A special committee authorized by the 218th General Assembly (2008) has announced that it will recommend to next summer’s 219th Assembly that the Belhar Confession be added to the Presbyterian Church (U.S.A.)’ Book of Confessions.

Amending the Book of Confessions requires a two-thirds vote by two successive General Assemblies plus a two-thirds ratification vote  by the denomination’s 173 presbyteries between Assembly ballots.

The confession was written in 1982 and adopted in 1986 by the Dutch Reformed Mission Church in response to the apartheid system of racial separation in South Africa.  It declared apartheid a sin and the church’s theological justification of it as heresy.

But Belhar’s greater value to the PC(USA), special committee member the Rev. J.C. Austin told the General Assembly Mission Council’s executive committee here Sept. 23, lies in its “fundamental themes that go beyond the apartheid struggle.”

Austin, a Presbyterian minister who works at Auburn Theological Seminary in New York and is a Ph.D. candidate at the University of Cape Town in South Africa, said those themes are the unity of the church, reconciliation and a commitment to justice.

“Belhar is consonant with other witnesses in the Book of Confessions,” Austin said. “It’s not redundant, however, but brings longstanding conversations out in important ways.”

Chief among them, he said, Belhar provides “a theological resource and rationale for being a multicultural church … this is a confession from the global south — the only one — and accepting it in and of itself says something about what being a global church means, that we are being witnessed to by others and not just being witnesses to by them.”

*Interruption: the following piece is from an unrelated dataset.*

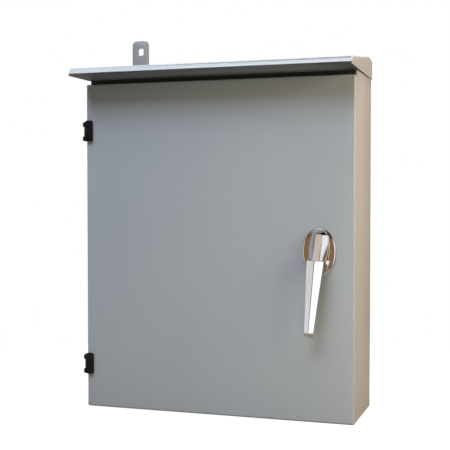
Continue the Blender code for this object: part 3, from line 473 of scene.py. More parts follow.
LOOKS = {
    "grey_paint": grey_paint("grey_paint", (0.290, 0.318, 0.352), (0.308, 0.335, 0.368)),
    # The tab's paint is a darker copy of the grey paint, as painted shade: the lamps light the tab more than the
    # door.
    "tab_paint_darkened_as_shade": grey_paint("tab_paint_darkened_as_shade", (0.205, 0.222, 0.238), (0.222, 0.238, 0.252)),
    "zinc": zinc(),
    "chrome": chrome(),
    "black_hinge": uneven("black_hinge", (0.004, 0.004, 0.005), (0.008, 0.008, 0.009), (0.50, 0.62), 60.0,
                          1300.0,
                          0.12, worn=(0.045, 0.045, 0.045), Specular_IOR_Level=0.2),
    "rubber": uneven("rubber", (0.012, 0.012, 0.013), (0.026, 0.026, 0.026), (0.62, 0.80), 50.0, 1600.0,
                     0.20),
    "copper": machined("copper", (0.66, 0.30, 0.17), (0.86, 0.47, 0.30), (0.22, 0.36), (1.0, 1.0, 0.06)),
    "tin": machined("tin", (0.56, 0.56, 0.54), (0.70, 0.70, 0.68), (0.26, 0.40), (1.0, 1.0, 0.08)),
    "brass": machined("brass", (0.60, 0.43, 0.17), (0.78, 0.60, 0.28), (0.22, 0.36), (0.06, 1.0, 1.0)),
    "plate": uneven("plate", (0.47, 0.48, 0.49), (0.58, 0.58, 0.57), (0.36, 0.48), 11.0, 900.0, 0.10,
                    Metallic=0.45),
    "steel": machined("steel", (0.34, 0.34, 0.35), (0.50, 0.50, 0.51), (0.28, 0.42), (0.08, 1.0, 1.0)),
    "dark_moulding": uneven("dark_moulding", (0.026, 0.027, 0.030), (0.044, 0.045, 0.050), (0.42, 0.56), 30.0,
                            1500.0, 0.18, worn=(0.10, 0.10, 0.11)),
    "red_moulding": uneven("red_moulding", (0.235, 0.034, 0.022), (0.335, 0.055, 0.036), (0.36, 0.52), 26.0,
                           1300.0, 0.14, worn=(0.44, 0.14, 0.10)),
    "grey_moulding": uneven("grey_moulding", (0.375, 0.385, 0.395), (0.445, 0.455, 0.460), (0.42, 0.55), 24.0,
                            1500.0, 0.16, worn=(0.56, 0.56, 0.56)),
    "white_moulding": uneven("white_moulding", (0.66, 0.66, 0.63), (0.76, 0.76, 0.74), (0.36, 0.48), 24.0,
                             1500.0, 0.10),
    "green_moulding": uneven("green_moulding", (0.045, 0.24, 0.09), (0.075, 0.34, 0.14), (0.34, 0.46), 80.0,
                             1500.0, 0.10),
    "clear_pocket": clear_plastic(),
    "winding": winding_look(),
    "tape": uneven("tape", (0.42, 0.28, 0.03), (0.56, 0.40, 0.06), (0.24, 0.36), 60.0, 900.0, 0.10),
    "cable": braid(),
    "laminations": laminated(),
    "display": display_glass(),
    "nylon": uneven("nylon", (0.70, 0.69, 0.64), (0.80, 0.79, 0.74), (0.40, 0.52), 60.0, 1500.0, 0.08,
                    Subsurface_Weight=0.08),
    "lamp_green": uneven("lamp_green", (0.03, 0.32, 0.07), (0.05, 0.42, 0.10), (0.10, 0.20), 90.0, 800.0,
                         0.03,
                         Coat_Weight=0.5),
    "lamp_red": uneven("lamp_red", (0.40, 0.02, 0.015), (0.50, 0.03, 0.02), (0.10, 0.20), 90.0, 800.0, 0.03,
                       Coat_Weight=0.5),
}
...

Austin said conversations in the special committee, which voted unanimously to recommended Belhar for inclusion in the Book of Confessions, “opened up some astonishing avenues … for how to be more faithful in the present context.”

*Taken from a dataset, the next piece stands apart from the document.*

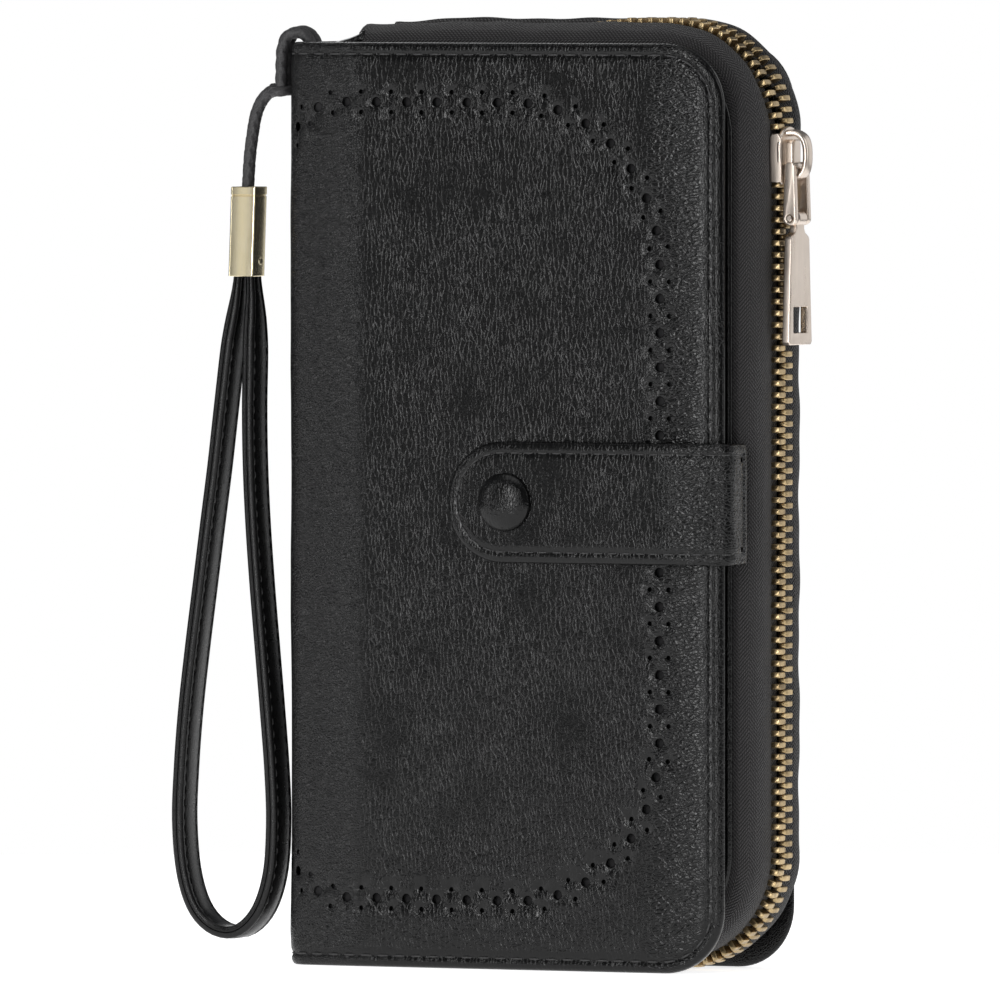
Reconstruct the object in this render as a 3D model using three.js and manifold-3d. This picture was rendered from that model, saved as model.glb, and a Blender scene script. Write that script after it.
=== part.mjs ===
// A zip-around long wallet with a snapped book cover and a hanging wrist strap, standing on its short end.
// Millimetres, +Z up, +X towards the zip side, -Y towards the front cover.
import * as THREE from "three";
import { mergeVertices } from "three/addons/utils/BufferGeometryUtils.js";
import Module from "manifold-3d";

const wasm = await Module();
wasm.setup();

// ---- driving dimensions ----
const GAP = 0.3; // clearance between touching sheets
const COVER_HEIGHT = 191;
const COVER_RIGHT = 50; // free edge of both covers
const COVER_CORNER = 13; // radius of a cover's two free corners
const SPINE_X = -51.6; // outer face of the spine
const FRONT_Y = -19.5; // outer face of the front cover
const LEATHER = 1.4; // a turned and glued leather sheet
const BOARD = 0.9; // stiffening board
const CLOTH = 0.5; // lining and card pocket sheets
const POCKET_STEP = 12; // how far each card pocket stops short of the one under it

const PANEL_Y = -13.4; // outer face of the pouch's front panel
const CREST_X = 55; // outermost line of the zip teeth
const CREST_HEIGHT = 196;
const CREST_LOW = 0.4; // the teeth clear the table by this much
const CREST_CORNER = 24; // radius of the zip line round a corner
const ZIP_START_X = -38; // where the zip line starts and ends, near the spine
const CHAIN_Y = 0.9; // middle plane of the zip
const TAPE_END = 12.6; // each tape reaches this far from the middle plane
const TEETH_DEPTH = 2.2;
const TEETH_HALF = 3; // half the width of the closed teeth
const TEETH_SPLIT = 0.5; // half the slot between the two rows of teeth
const TAPE = 0.9;
const PANEL_INSET = 5.6; // the panels stop this far inside the zip line

const TAB_Z = 96.5; // middle of the snap tab
const TAB_HALF = 12.5;
const TAB_LEFT = -11.5;
const TAB_LEATHER = 1.2;
const TAB_LINING = 1;
const TAB_END_Y = -16; // where the tab bends about the cover's edge
const TAB_INNER_X = 50.5;
const SNAP_X = 2;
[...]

He said the special committee is preparing resources “for authentic conversations in the church” around issues raised by Belhar. “I believe we have many possibilities for real transformation of the church in the 21st century,” Austin said, “to help each other do church better.”

Two other Reformed communions — the Christian Reformed Church and the Reformed Church in America — are also considering Belhar for inclusion in their doctrinal books.